El Consejo Europeo que se acaba de celebrar en Bruselas ha constatado un nuevo frenazo al proceso de construcción europea. Primero los franceses y los holandeses se cargaron el proyecto de constitución que ahora, ya descafeinado, ha recibido un nuevo varapalo de los irlandeses (que curiosamente son de los mayores receptores netos de fondos comunitarios), mientras en el horizonte apuntan otras amenazas procedentes de una República Checa que alude a dificultades de derecho interno, al tiempo que no oculta su mezquina ambición de presidir la Unión el segundo semestre del año próximo -cosa que no ocurriría con el Tratado de Lisboa en vigor- lo que le daría una oportunidad única en su historia de jugar un papel de primer orden en la escena de nuestro continente. Como para desanimar a cualquiera. Mientras, y a falta de otras ideas mejores, nuestros jefes de estado y de gobierno han decidido tirar para adelante como si nada hubiera ocurrido, seguir con las ratificaciones pendientes y dar tiempo a Irlanda para que encuentre por sí misma una solución al problema en el que se ha metido y nos ha metido a todos.

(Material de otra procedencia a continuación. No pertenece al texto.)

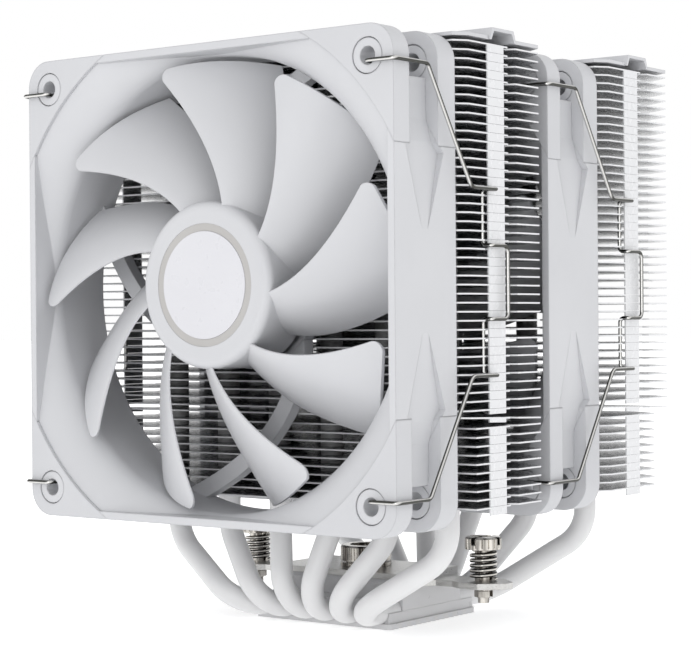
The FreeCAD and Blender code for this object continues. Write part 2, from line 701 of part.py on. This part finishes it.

En estas condiciones no hay más remedio que aplazar sine die el proceso de ampliación un tanto desbocado de los últimos tiempos, empeñados a la británica en crecer antes que en integrar. Los perjudicados son Croacia, Turquía y la Antigua República Yugoslava de Macedonia (FYROM), que están en la lista de espera comunitaria. No tiene sentido que el club siga aceptando nuevos miembros mientras no sepamos lo que somos, lo que queremos ser y -sobre todo- no seamos capaces de dotar a los 27 de unas instituciones y reglas de juego aceptadas por todos.

Lo del Reino Unido es muy curioso y creo que también muy revelador.

Ha tenido que paralizar su proceso de ratificación parlamentaria del Tratado de Lisboa porque se ha presentado una demanda ante un juez pidiendo que el asunto se decida en referéndum, que es lo mismo que cargárselo porque en una consulta popular no tendría la más mínima posibilidad de conseguir el apoyo de los británicos, que se comporta- rían igual que los irlandeses acaban de hacerlo.

No me parece serio, y que conste que yo soy un europeísta convencido ¿A qué estamos jugando? En lugar de enfrentar el problema, se buscan mecanismos para eludirlo. El fondo es que las opiniones públicas de muchos países europeos no acaban de ver las ventajas de Bruselas y nadie parece capaz de explicarlas cuando existen y están ahí. Nos faltan los Schumann, Monnet o Delors, líderes capaces de ilusionar con un proyecto que es mucho más que una reunión de mercaderes. Los dirigentes de esta Europa no logran trasladar a los ciudadanos las bondades de una estructura que se ve lejana, burocrática, intervencionista, opaca, con un serio déficit de democracia interna y rodeada de una maraña legislativa de tal calibre que nadie entiende y que provoca una desconfianza que se agrava en tiempos de recesión económica como los que estamos viviendo. Pero nadie parece tener agallas para hacer frente a estas percepciones y, si responden a una realidad, cambiar esa realidad.

En lugar de ello, parece como si los gobernantes y los pueblos hubieran elegido caminos separados en una ``italianización´´ de la política que entre nosotros se da en el caso vasco, donde el gobierno se radicaliza mientras la opinión pública permanece más serena y todavía con altas cotas de sentido común. Pues lo mismo ocurre en Europa, donde en lugar de explicar se escamotean el debate y las aclaraciones mientras se buscan atajos para lograr sacar adelante como sea lo que el pueblo soberano no votaría.

Pero ya se sabe, como decía Brecht, que cuando un gobierno y un pueblo disienten lo que hay que hacer es cambiar al pueblo.